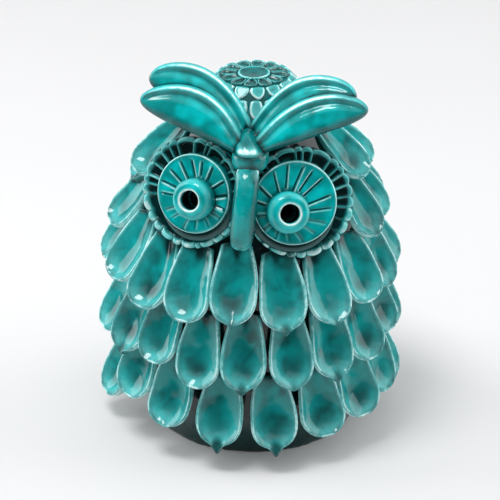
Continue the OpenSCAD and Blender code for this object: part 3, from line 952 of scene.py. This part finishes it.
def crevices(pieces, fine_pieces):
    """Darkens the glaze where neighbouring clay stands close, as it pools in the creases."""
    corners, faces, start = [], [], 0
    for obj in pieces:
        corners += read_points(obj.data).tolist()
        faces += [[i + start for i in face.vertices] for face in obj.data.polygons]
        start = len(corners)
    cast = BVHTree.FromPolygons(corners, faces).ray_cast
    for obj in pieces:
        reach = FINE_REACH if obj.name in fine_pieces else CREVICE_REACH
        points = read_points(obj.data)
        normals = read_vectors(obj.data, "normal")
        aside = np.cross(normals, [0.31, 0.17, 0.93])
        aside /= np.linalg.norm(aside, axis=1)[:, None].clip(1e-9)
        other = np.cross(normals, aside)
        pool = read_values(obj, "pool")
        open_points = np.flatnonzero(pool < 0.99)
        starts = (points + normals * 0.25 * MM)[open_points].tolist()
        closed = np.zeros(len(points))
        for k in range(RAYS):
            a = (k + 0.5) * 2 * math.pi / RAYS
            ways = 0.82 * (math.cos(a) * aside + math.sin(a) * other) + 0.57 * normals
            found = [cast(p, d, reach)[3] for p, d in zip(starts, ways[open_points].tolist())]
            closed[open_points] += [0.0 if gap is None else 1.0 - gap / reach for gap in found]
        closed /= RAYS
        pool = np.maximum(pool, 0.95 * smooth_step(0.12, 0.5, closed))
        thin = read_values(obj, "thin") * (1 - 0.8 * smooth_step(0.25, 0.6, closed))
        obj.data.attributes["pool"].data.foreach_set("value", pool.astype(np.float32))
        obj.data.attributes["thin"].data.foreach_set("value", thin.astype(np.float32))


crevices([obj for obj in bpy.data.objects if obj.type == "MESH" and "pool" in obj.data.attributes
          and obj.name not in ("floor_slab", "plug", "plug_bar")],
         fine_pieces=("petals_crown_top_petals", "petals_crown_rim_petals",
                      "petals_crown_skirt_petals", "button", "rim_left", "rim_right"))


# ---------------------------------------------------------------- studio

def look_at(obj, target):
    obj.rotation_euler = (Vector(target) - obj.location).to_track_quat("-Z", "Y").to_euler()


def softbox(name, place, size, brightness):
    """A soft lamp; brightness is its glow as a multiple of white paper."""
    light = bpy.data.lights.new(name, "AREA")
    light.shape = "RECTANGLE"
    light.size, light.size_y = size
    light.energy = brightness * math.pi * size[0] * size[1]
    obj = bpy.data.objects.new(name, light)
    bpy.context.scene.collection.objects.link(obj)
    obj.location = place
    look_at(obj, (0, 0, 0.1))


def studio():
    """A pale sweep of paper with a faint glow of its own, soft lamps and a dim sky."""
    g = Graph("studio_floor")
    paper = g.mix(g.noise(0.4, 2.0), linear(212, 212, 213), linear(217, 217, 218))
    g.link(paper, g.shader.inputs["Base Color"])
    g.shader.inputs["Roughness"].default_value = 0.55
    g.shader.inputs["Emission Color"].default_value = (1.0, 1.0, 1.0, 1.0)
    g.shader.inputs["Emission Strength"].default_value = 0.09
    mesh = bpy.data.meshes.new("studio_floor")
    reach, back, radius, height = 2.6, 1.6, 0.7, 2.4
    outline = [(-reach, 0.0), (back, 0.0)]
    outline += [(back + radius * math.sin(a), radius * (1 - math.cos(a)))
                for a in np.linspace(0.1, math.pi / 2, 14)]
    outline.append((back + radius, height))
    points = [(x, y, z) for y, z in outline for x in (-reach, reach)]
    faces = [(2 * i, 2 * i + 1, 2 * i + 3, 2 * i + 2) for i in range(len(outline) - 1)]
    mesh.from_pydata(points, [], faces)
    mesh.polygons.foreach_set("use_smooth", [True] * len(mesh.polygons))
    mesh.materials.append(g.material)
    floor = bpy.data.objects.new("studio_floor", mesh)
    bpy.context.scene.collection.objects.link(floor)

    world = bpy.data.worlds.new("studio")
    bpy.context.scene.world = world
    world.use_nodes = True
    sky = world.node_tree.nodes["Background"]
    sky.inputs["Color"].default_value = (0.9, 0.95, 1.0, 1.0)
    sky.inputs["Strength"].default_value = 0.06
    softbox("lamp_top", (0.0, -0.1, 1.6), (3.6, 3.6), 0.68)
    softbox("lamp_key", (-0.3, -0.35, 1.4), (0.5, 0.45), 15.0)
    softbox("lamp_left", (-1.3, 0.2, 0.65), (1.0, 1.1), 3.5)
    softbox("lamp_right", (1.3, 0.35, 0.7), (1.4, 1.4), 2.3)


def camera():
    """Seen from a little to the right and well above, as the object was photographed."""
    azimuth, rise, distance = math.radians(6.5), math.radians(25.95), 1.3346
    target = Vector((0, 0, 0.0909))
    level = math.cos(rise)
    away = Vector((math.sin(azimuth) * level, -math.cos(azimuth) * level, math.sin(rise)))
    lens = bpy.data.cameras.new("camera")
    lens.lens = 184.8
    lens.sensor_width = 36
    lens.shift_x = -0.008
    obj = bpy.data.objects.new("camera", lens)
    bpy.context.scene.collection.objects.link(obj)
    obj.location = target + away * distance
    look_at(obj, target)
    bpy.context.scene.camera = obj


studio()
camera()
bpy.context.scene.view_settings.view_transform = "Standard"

_WHAT TO PRODUCE_
Each line must be given again exactly as written above.

_ANSWER TO THE EXERCISE_
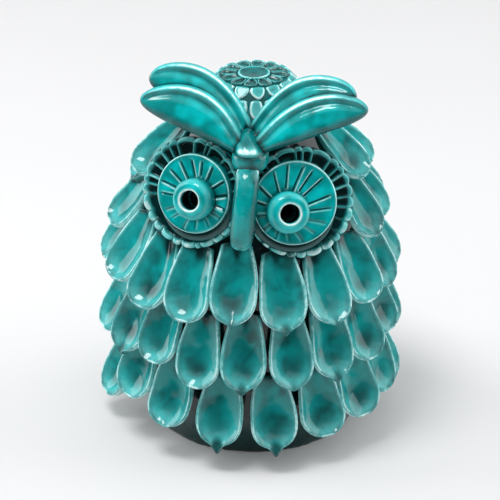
Continue the OpenSCAD and Blender code for this object: part 3, from line 952 of scene.py. This part finishes it.
def crevices(pieces, fine_pieces):
    """Darkens the glaze where neighbouring clay stands close, as it pools in the creases."""
    corners, faces, start = [], [], 0
    for obj in pieces:
        corners += read_points(obj.data).tolist()
        faces += [[i + start for i in face.vertices] for face in obj.data.polygons]
        start = len(corners)
    cast = BVHTree.FromPolygons(corners, faces).ray_cast
    for obj in pieces:
        reach = FINE_REACH if obj.name in fine_pieces else CREVICE_REACH
        points = read_points(obj.data)
        normals = read_vectors(obj.data, "normal")
        aside = np.cross(normals, [0.31, 0.17, 0.93])
        aside /= np.linalg.norm(aside, axis=1)[:, None].clip(1e-9)
        other = np.cross(normals, aside)
        pool = read_values(obj, "pool")
        open_points = np.flatnonzero(pool < 0.99)
        starts = (points + normals * 0.25 * MM)[open_points].tolist()
        closed = np.zeros(len(points))
        for k in range(RAYS):
            a = (k + 0.5) * 2 * math.pi / RAYS
            ways = 0.82 * (math.cos(a) * aside + math.sin(a) * other) + 0.57 * normals
            found = [cast(p, d, reach)[3] for p, d in zip(starts, ways[open_points].tolist())]
            closed[open_points] += [0.0 if gap is None else 1.0 - gap / reach for gap in found]
        closed /= RAYS
        pool = np.maximum(pool, 0.95 * smooth_step(0.12, 0.5, closed))
        thin = read_values(obj, "thin") * (1 - 0.8 * smooth_step(0.25, 0.6, closed))
        obj.data.attributes["pool"].data.foreach_set("value", pool.astype(np.float32))
        obj.data.attributes["thin"].data.foreach_set("value", thin.astype(np.float32))


crevices([obj for obj in bpy.data.objects if obj.type == "MESH" and "pool" in obj.data.attributes
          and obj.name not in ("floor_slab", "plug", "plug_bar")],
         fine_pieces=("petals_crown_top_petals", "petals_crown_rim_petals",
                      "petals_crown_skirt_petals", "button", "rim_left", "rim_right"))


# ---------------------------------------------------------------- studio

def look_at(obj, target):
    obj.rotation_euler = (Vector(target) - obj.location).to_track_quat("-Z", "Y").to_euler()


def softbox(name, place, size, brightness):
    """A soft lamp; brightness is its glow as a multiple of white paper."""
    light = bpy.data.lights.new(name, "AREA")
    light.shape = "RECTANGLE"
    light.size, light.size_y = size
    light.energy = brightness * math.pi * size[0] * size[1]
    obj = bpy.data.objects.new(name, light)
    bpy.context.scene.collection.objects.link(obj)
    obj.location = place
    look_at(obj, (0, 0, 0.1))


def studio():
    """A pale sweep of paper with a faint glow of its own, soft lamps and a dim sky."""
    g = Graph("studio_floor")
    paper = g.mix(g.noise(0.4, 2.0), linear(212, 212, 213), linear(217, 217, 218))
    g.link(paper, g.shader.inputs["Base Color"])
    g.shader.inputs["Roughness"].default_value = 0.55
    g.shader.inputs["Emission Color"].default_value = (1.0, 1.0, 1.0, 1.0)
    g.shader.inputs["Emission Strength"].default_value = 0.09
    mesh = bpy.data.meshes.new("studio_floor")
    reach, back, radius, height = 2.6, 1.6, 0.7, 2.4
    outline = [(-reach, 0.0), (back, 0.0)]
    outline += [(back + radius * math.sin(a), radius * (1 - math.cos(a)))
                for a in np.linspace(0.1, math.pi / 2, 14)]
    outline.append((back + radius, height))
    points = [(x, y, z) for y, z in outline for x in (-reach, reach)]
    faces = [(2 * i, 2 * i + 1, 2 * i + 3, 2 * i + 2) for i in range(len(outline) - 1)]
    mesh.from_pydata(points, [], faces)
    mesh.polygons.foreach_set("use_smooth", [True] * len(mesh.polygons))
    mesh.materials.append(g.material)
    floor = bpy.data.objects.new("studio_floor", mesh)
    bpy.context.scene.collection.objects.link(floor)

    world = bpy.data.worlds.new("studio")
    bpy.context.scene.world = world
    world.use_nodes = True
    sky = world.node_tree.nodes["Background"]
    sky.inputs["Color"].default_value = (0.9, 0.95, 1.0, 1.0)
    sky.inputs["Strength"].default_value = 0.06
    softbox("lamp_top", (0.0, -0.1, 1.6), (3.6, 3.6), 0.68)
    softbox("lamp_key", (-0.3, -0.35, 1.4), (0.5, 0.45), 15.0)
    softbox("lamp_left", (-1.3, 0.2, 0.65), (1.0, 1.1), 3.5)
    softbox("lamp_right", (1.3, 0.35, 0.7), (1.4, 1.4), 2.3)


def camera():
    """Seen from a little to the right and well above, as the object was photographed."""
    azimuth, rise, distance = math.radians(6.5), math.radians(25.95), 1.3346
    target = Vector((0, 0, 0.0909))
    level = math.cos(rise)
    away = Vector((math.sin(azimuth) * level, -math.cos(azimuth) * level, math.sin(rise)))
    lens = bpy.data.cameras.new("camera")
    lens.lens = 184.8
    lens.sensor_width = 36
    lens.shift_x = -0.008
    obj = bpy.data.objects.new("camera", lens)
    bpy.context.scene.collection.objects.link(obj)
    obj.location = target + away * distance
    look_at(obj, target)
    bpy.context.scene.camera = obj


studio()
camera()
bpy.context.scene.view_settings.view_transform = "Standard"